I'd like to thank Johannes Schaub (litb) for pointing out the C++ rule that allows this exploit to be possible. I have taken his idea and refined it to its ultimate simplicity.
The attack vector
In the C++98 specification, section 14.7.2 paragraph 8 states that: "Access checking rules do not apply to names in explicit instantions. Template arguments and names in a declaration of an explicit instantiation may be private types or objects."
This is what we will use to gain access to any class we want.
The attack code
First, this is the base code that needs to exist in order for this exploit to work. It only needs to be written once, and should ideally reside in a header file. We will walk through the code next.
template<typename T, typename T::type... P>
struct public_cast;
template<typename T>
struct public_cast<T> { static typename T::type value; };
template<typename T>
typename T::type public_cast<T>::value;
template<typename T, typename T::type P>
struct public_cast<T, P> { static typename T::type value; }
template<typename T, typename T::type P>
typename T::type public_cast<T, P>::value = public_cast<T>::value = P;
The first statement
First off, we need to know the type of our pointer-to-member.

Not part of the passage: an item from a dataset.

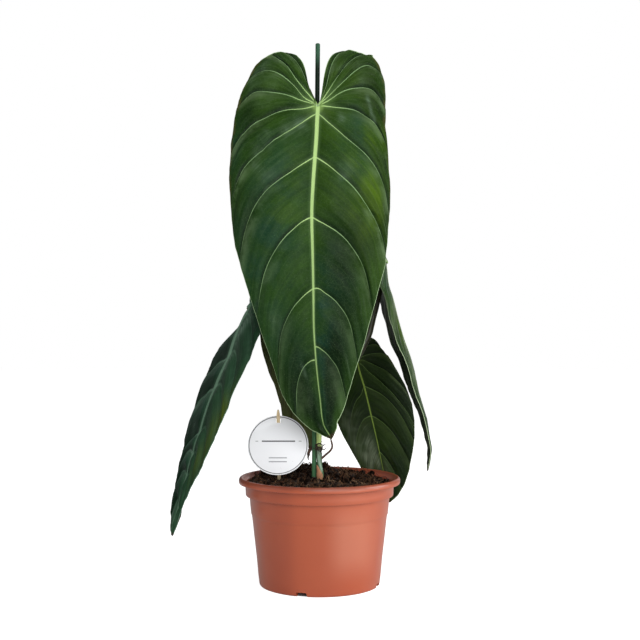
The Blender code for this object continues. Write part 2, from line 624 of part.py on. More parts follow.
BACK = {
    "spine": [(-8.6, 50.0, 405.0), (-12.3, 53.0, 360.1), (-15.8, 54.0, 323.3), (-19.0, 54.0, 285.2),
              (-17.8, 53.0, 255.8), (-16.2, 51.0, 233.8), (-17.1, 49.0, 208.2), (-19.0, 48.0, 191.1),
              (-16.5, 46.0, 170.5), (-10.4, 45.0, 153.6)],
    "lobe": [(-7.6, 50.5, 420.0), (-6.8, 49.0, 434.2), (-6.0, 45.0, 447.0)],
    "across": [(-0.2, -1.0, -0.02, 0.0), (1.0, -1.0, -0.02, 0.0)],
    "bend_right": [(-0.2, -2.0, 16.0), (0.5, -2.0, 18.0), (1.0, 0.0, 6.0)],
    "bend_left": [(-0.2, -2.0, 16.0), (0.5, -2.0, 18.0), (1.0, 0.0, 6.0)],
    "half": 58.0, "left": 1.0, "right": 1.0, "lobe_scale": 0.95, "sinus": (1.2, 1.2),
    "spread": (0.95, 0.95), "thick": 0.8,
    "wave": (1.5, 6.5, 0.1),
}
RIGHT = {
    "spine": [(81.5, 40.0, 379.1), (83.9, 37.0, 354.7), (89.0, 34.0, 337.6), (95.7, 29.0, 309.8),
              (101.6, 24.0, 288.2), (110.0, 18.0, 263.1), (117.9, 10.0, 226.5), (125.8, 4.0, 197.3),
              (129.6, -1.0, 172.9), (131.4, -3.0, 157.8), (127.1, -5.0, 133.3)],
    "lobe": [(79.6, 42.0, 392.0), (76.0, 43.0, 406.0), (70.0, 43.0, 418.0)],
    "across": [(-0.2, 0.0, 1.0, 0.0), (1.0, 0.0, 1.0, 0.0)],
    "bend_right": [(-0.2, 4.0, 14.0), (0.5, 6.0, 14.0), (1.0, 4.0, 6.0)],
    "bend_left": [(-0.2, 4.0, 14.0), (0.5, 6.0, 14.0), (1.0, 4.0, 6.0)],
    "half": 60.0, "left": 1.0, "right": 1.0, "lobe_scale": 0.9, "sinus": (1.2, 1.2),
    "spread": (0.95, 0.95), "thick": 0.8,
    "wave": (1.5, 6.0, 0.7),
}
LOW = {
    "spine": [(47.7, 90.0, 258.7), (51.1, 91.0, 244.2), (56.2, 93.0, 227.7), (61.3, 95.0, 207.3),
              (65.8, 96.0, 188.3), (71.6, 98.0, 164.0), (76.7, 99.0, 139.9), (81.8, 100.0, 115.6),
              (87.0, 101.0, 92.7), (89.6, 101.5, 79.0)],
    "lobe": [(46.6, 89.5, 268.0), (45.4, 88.5, 280.0), (44.0, 87.0, 291.0)],
    "across": [(-0.2, 1.0, 0.0, 0.0), (1.0, 1.0, 0.0, 0.0)],
    "bend_right": [(-0.2, 0.0, 14.0), (0.5, -2.0, 16.0), (1.0, 0.0, 6.0)],
    "bend_left": [(-0.2, 0.0, 14.0), (0.5, -2.0, 16.0), (1.0, 0.0, 6.0)],
    "widths_right": [(-0.2, 0.64), (0.0, 0.66), (0.09, 0.80), (0.23, 0.93), (0.38, 1.0), (0.49, 0.93),
                     (0.66, 0.72), (0.81, 0.52), (0.90, 0.33), (0.96, 0.18), (0.98, 0.10), (1.0, 0.0)],
    "half": 50.0, "left": 0.94, "right": 1.08, "lobe_scale": 0.92, "sinus": (1.6, 1.9),
    "spread": (0.95, 0.92), "thick": 0.8,
    "wave": (1.4, 5.0, 0.4),
}

make_blade("blade_front", FRONT)
make_blade("blade_left", LEFT)
make_blade("blade_back", BACK)
make_blade("blade_right", RIGHT)
make_blade("blade_low", LOW)

# ----------------------------------------------------------------- petioles

tube("petiole_front", [(0.0005, -0.0083, 0.362), (0.0003, -0.0086, 0.375), (-0.0012, -0.0088, 0.43),
                       (-0.0022, -0.0082, 0.50), (-0.0020, -0.0080, 0.545), (-0.0018, -0.0099, 0.5590)],
     [2.6 * MM, 2.9 * MM, 2.9 * MM, 2.8 * MM, 2.7 * MM, 2.3 * MM], 10, 16, petiole_mat)
tube("petiole_left", [(-0.0045, -0.0067, 0.244), (-0.0066, -0.0068, 0.256), (-0.022, -0.001, 0.284),
                      (-0.048, 0.014, 0.311), (-0.070, 0.025, 0.3215), (-0.0841, 0.0304, 0.3244)],
     [2.6 * MM, 2.9 * MM, 2.8 * MM, 2.6 * MM, 2.5 * MM, 2.2 * MM], 10, 16, petiole_mat)
tube("petiole_back", [(0.0014, 0.0031, 0.289), (0.0017, 0.0052, 0.301), (0.000, 0.015, 0.335),
                      (-0.003, 0.028, 0.369), (-0.0072, 0.040, 0.397), (-0.0084, 0.0480, 0.4047)],
     [2.4 * MM, 2.6 * MM, 2.6 * MM, 2.5 * MM, 2.4 * MM, 2.1 * MM], 10, 14, petiole_mat)
tube("petiole_right", [(0.0065, -0.0026, 0.214), (0.0080, -0.0024, 0.222), (0.0303, 0.0100, 0.2420),
                       (0.0583, 0.0250, 0.2893), (0.0720, 0.0340, 0.3376), (0.0765, 0.0385, 0.3650),
                       (0.0789, 0.0399, 0.3779)],
     [3.0 * MM, 3.3 * MM, 3.5 * MM, 3.7 * MM, 3.3 * MM, 2.7 * MM, 2.3 * MM], 10, 18, petiole_dark_mat)
tube("petiole_low", [(0.0034, 0.0022, 0.185), (0.0058, 0.0042, 0.192), (0.0230, 0.0150, 0.220),
                     (0.0400, 0.0400, 0.258), (0.0465, 0.0700, 0.283), (0.0472, 0.0850, 0.280),
                     (0.0474, 0.0895, 0.2666)],
     [2.4 * MM, 2.7 * MM, 2.7 * MM, 2.6 * MM, 2.4 * MM, 2.2 * MM, 1.9 * MM], 10, 20, petiole_mat)
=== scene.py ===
# Potted climbing philodendron on a green stake, dressed for the studio.
# Metres, +Z up, seen from -Y. The pot stands on the floor at the origin.

import bpy
import math
import numpy as np
from contextlib import contextmanager
from functools import cached_property
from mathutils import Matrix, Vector, noise


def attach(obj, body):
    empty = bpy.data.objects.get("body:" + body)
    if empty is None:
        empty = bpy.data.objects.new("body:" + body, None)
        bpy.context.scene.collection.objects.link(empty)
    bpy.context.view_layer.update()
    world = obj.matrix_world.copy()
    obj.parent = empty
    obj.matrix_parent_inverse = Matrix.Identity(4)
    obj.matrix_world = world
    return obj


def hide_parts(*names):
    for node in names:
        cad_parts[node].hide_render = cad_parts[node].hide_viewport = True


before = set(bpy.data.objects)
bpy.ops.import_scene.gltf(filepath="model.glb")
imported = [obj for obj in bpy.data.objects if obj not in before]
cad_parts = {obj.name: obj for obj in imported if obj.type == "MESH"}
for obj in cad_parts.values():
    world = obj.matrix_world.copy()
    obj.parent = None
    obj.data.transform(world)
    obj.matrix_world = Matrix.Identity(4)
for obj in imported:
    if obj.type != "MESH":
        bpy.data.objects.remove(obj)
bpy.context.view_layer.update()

MM = 0.001
FULL_TURN = 2 * math.pi


# Camera

def studio_camera():
    cam = bpy.data.cameras.new("camera")
    cam.sensor_width = 36.0
    cam.lens = 64.29
    cam.clip_start = 0.05
    cam.clip_end = 30.0
    ob = bpy.data.objects.new("camera", cam)
    bpy.context.scene.collection.objects.link(ob)
    ob.location = (0.0006, -1.35, 0.311)
    ob.rotation_euler = (math.radians(90.0), 0.0, 0.0)
    bpy.context.scene.camera = ob


# Shader trees, written as sums and products

def fill(tree, socket, value):
    """Links a socket to another one, or gives it a plain value."""
    if isinstance(value, Amount):
        value = value.socket
    if isinstance(value, bpy.types.NodeSocket):
        tree.links.new(value, socket)
    elif isinstance(value, tuple) and len(value) == 3 and socket.type == "RGBA":
        socket.default_value = value + (1.0,)
    else:
        socket.default_value = value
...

Since we cannot reference protected or private items from template functions, we must explicitly declare the type in advance. This is not good for a library, so we must rely on the end-user making a class to define the type for us.
This also gives us a second advantage: we may want to access more than one protected item that has an identical signature. So the typename T serves as a unique reference-ID for one specific item.

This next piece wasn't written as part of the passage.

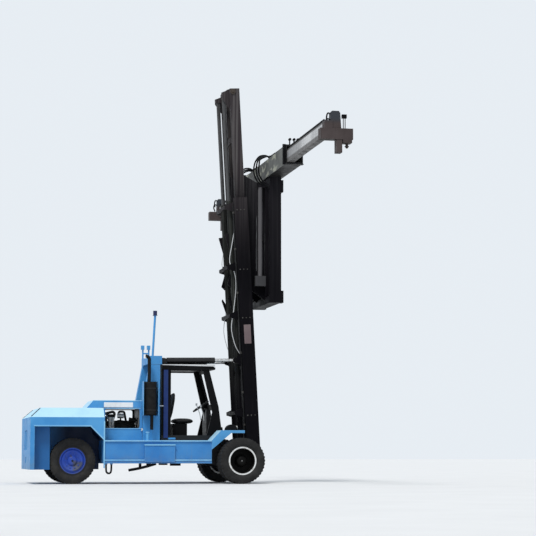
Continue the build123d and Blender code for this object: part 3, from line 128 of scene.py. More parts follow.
def blotches(owner, size, detail=4.0, stretch=(1.0, 1.0, 1.0), roughness=0.55):
    """Cloudy noise with blotches about `size` metres across."""
    scaled = knot(owner, "Mapping", {"Vector": object_place(owner), "Scale": stretch})
    inputs = {"Scale": 1 / size, "Detail": detail, "Roughness": roughness}
    return knot(owner, "TexNoise", {"Vector": scaled.outputs[0], **inputs}).outputs["Fac"]


def ramp(owner, value, low, high, to_low=0.0, to_high=1.0):
    """A smooth step of `value` from `low` to `high`."""
    limits = {"From Min": low, "From Max": high, "To Min": to_low, "To Max": to_high}
    step = knot(owner, "MapRange", {"Value": value, **limits}, interpolation_type="SMOOTHSTEP")
    return step.outputs["Result"]


def clouds(owner, size, low, high, to_low=0.0, to_high=1.0, **noise):
    """Blotches of `size` metres, with a smooth edge where their noise is `low` to `high`."""
    return ramp(owner, blotches(owner, size, **noise), low, high, to_low, to_high)


def mixed(owner, share, first, second):
    """The first colour where `share` is 0 and the second where it is 1."""
    mix = knot(owner, "Mix", {0: share, 6: first, 7: second}, data_type="RGBA")
    return mix.outputs[2]


def emboss(finish, height, strength, depth):
    """Relief of up to `depth` metres that follows `height`."""
    bump = knot(finish, "Bump", {"Strength": strength, "Distance": depth, "Height": height})
    surface(finish, "Normal", bump.outputs[0])


def grained_plastic(name, colour, worn, rough=0.5):
    """Moulded plastic or rubber: `colour` with a fine grain, rubbed to `worn` in clouds."""
    made = bare_finish(name, 0.2)
    surface(made, "Base Color", mixed(made, clouds(made, 0.1, 0.45, 0.7), colour, worn))
    surface(made, "Roughness", clouds(made, 0.05, 0.3, 0.7, rough - 0.08, rough + 0.15))
    grain = knot(made, "TexVoronoi", {"Vector": object_place(made), "Scale": 420.0})
    emboss(made, grain.outputs["Distance"], 0.35, 0.0008)
    return made


hose_radius = 0.02
hose_points = [
    (-1.224, -1.1, 0.4037), (-1.224, -1.1, 0.341), (-1.221, -1.097, 0.257),
    (-1.191, -1.094, 0.223), (-1.147, -1.094, 0.221), (-1.117, -1.097, 0.252),
    (-1.113, -1.1, 0.338), (-1.113, -1.1, 0.4037),
]
black_plastic = grained_plastic("black plastic", (0.008, 0.008, 0.009), (0.016, 0.016, 0.017))
hose_curve = bpy.data.curves.new("drain_hose", "CURVE")
hose_curve.dimensions = "3D"
hose_curve.bevel_depth = hose_radius
hose_curve.bevel_resolution = 5
hose_curve.use_fill_caps = True
line = hose_curve.splines.new("NURBS")
line.points.add(len(hose_points) - 1)
for point, place in zip(line.points, hose_points):
    point.co = (*place, 1.0)
line.order_u = 3
line.use_endpoint_u = True
line.resolution_u = 10
hose_curve.materials.append(black_plastic)
drain_hose = bpy.data.objects.new("drain_hose", hose_curve)
yard.collection.objects.link(drain_hose)
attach(drain_hose, "root")
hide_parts("hose_loop")


# Yard floor and open sky: a pale sheet, an even pale dome and a broad soft sun high over
# the right side, so every paint shows close to its own colour.
def piece_of(name, points, faces, finish):
    """A new object at the origin, made of points and faces in one finish."""
    mesh = bpy.data.meshes.new(name)
    mesh.from_pydata(points, [], faces)
    mesh.materials.append(finish)
    made = bpy.data.objects.new(name, mesh)
    yard.collection.objects.link(made)
    return made


def maths(owner, operation, *values):
    """One arithmetic step on one or two numbers."""
    return knot(owner, "Math", dict(enumerate(values)), operation=operation).outputs[0]


floor_half = 160.0
floor_corners = [(floor_half * x, floor_half * y, 0.0) for x, y in ((-1, -1), (1, -1), (1, 1), (-1, 1))]
concrete = bare_finish("pale ground")
tone = mixed(concrete, blotches(concrete, 1.3), (0.6, 0.605, 0.61), (0.68, 0.685, 0.69))
surface(concrete, "Base Color", tone)
surface(concrete, "Roughness", 0.9)
piece_of("yard_floor", floor_corners, [(0, 1, 2, 3)], concrete)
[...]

Lastly, we take advantage of C++0x variadic templates so that we only have
one class name that we need to remember: public_cast. This code will work with
C++98 as well, provided that you use a different name for the derived
public_cast
The second statement
Now we need to create our actual base class that will contain the pointer. Since this is the class that needs to be referenced from actual code, and not from instantiations, we cannot have it reference our protected items, thus we must utilize type-erasure here. We only take the unique-ID typename T to declare a static pointer to our protected item.
The reason we make this static is so that there is only one instance, and so that we can initialize this variable from later code.
The third statement
Just as with any class, when you declare a static object, you have to declare that it exists later on. This code is the equivalent of "type class::value;" ... note how we are not actually assigning to value here. We could of course do that if we wanted, but we don't know the pointer value yet, so we will do so later on.
The fourth statement
Now we create a derived template that accepts our protected item reference. Note that this is not technically a derived class in the traditional sense: since the value declaration is static, it does not need to inherit from the base class.
We do however need to define another static typename T::type value, however. This is so that we have something to specify for the fifth statement to work.
The fifth statement
And here is where the magic occurs. We have to tell the compiler that our
static public_cast
Our target
Now let's look at a real-world example. Say you have the following code, and for whatever reason you are not able to rewrite it to expose our private items as public ... perhaps because another pre-compiled object you don't have the source code to used the private-based header, perhaps because it's a header in a language or API library that you can't expect other users to modify, whatever the reason:
class Foo {
int value;
void bar();
} foo;
Usage example
So now we can use our attack code to access our target. Now unfortunately, explicit instantiations must occur outside of code. And we also have to make our globally-unique ID as mentioned earlier, so for each reference we will need exactly two lines of code in the global scope.
struct Pvalue { typedef int (Foo::*type); };
template class public_cast<Pvalue, &Foo::value>;
struct Pbar { typedef void (Foo::*type); };
template class public_cast<Pbar, &Foo::bar>;
The first statement is used by our attack code for type-erasure. We declare the syntax for a pointer to the item we want to access, and create the typename T::type for it. This also serves as our globally-unique ID.
The second statement is our explicit instantiation that takes advantage of C++98 section 14.7.2 paragraph 8: any standards-complaint C++ compiler must allow this. By declaring this, our derived class assigns to its value, which subsequently assigns to the base class' value. And now we can use the base class inside of our code to access our private items:
void test() {
(foo.*public_cast::value) = 7;
(foo.*public_cast::value)();
}
You may need to brush up on template syntax or pointer-to-member syntax to really understand the above code, but hopefully my explanations have made it easier to see what was going on.
In closing
This article exists just to demonstrate a strange exception in the C++ specification, to show that it is completely possible to access anything in C++, no matter what access privilege is specified. Thus, code that needs to be secure should never rely on C++ access privileges for any guarantee.
It is also meant as a simple example on some interesting concepts such as variadic-template name shadowing, template type erasure, static initialization, etc. Feel free to apply tricks like these to other classes.
Of course, in the real world, you should never use exploit code like this. This is about as evil as you can get.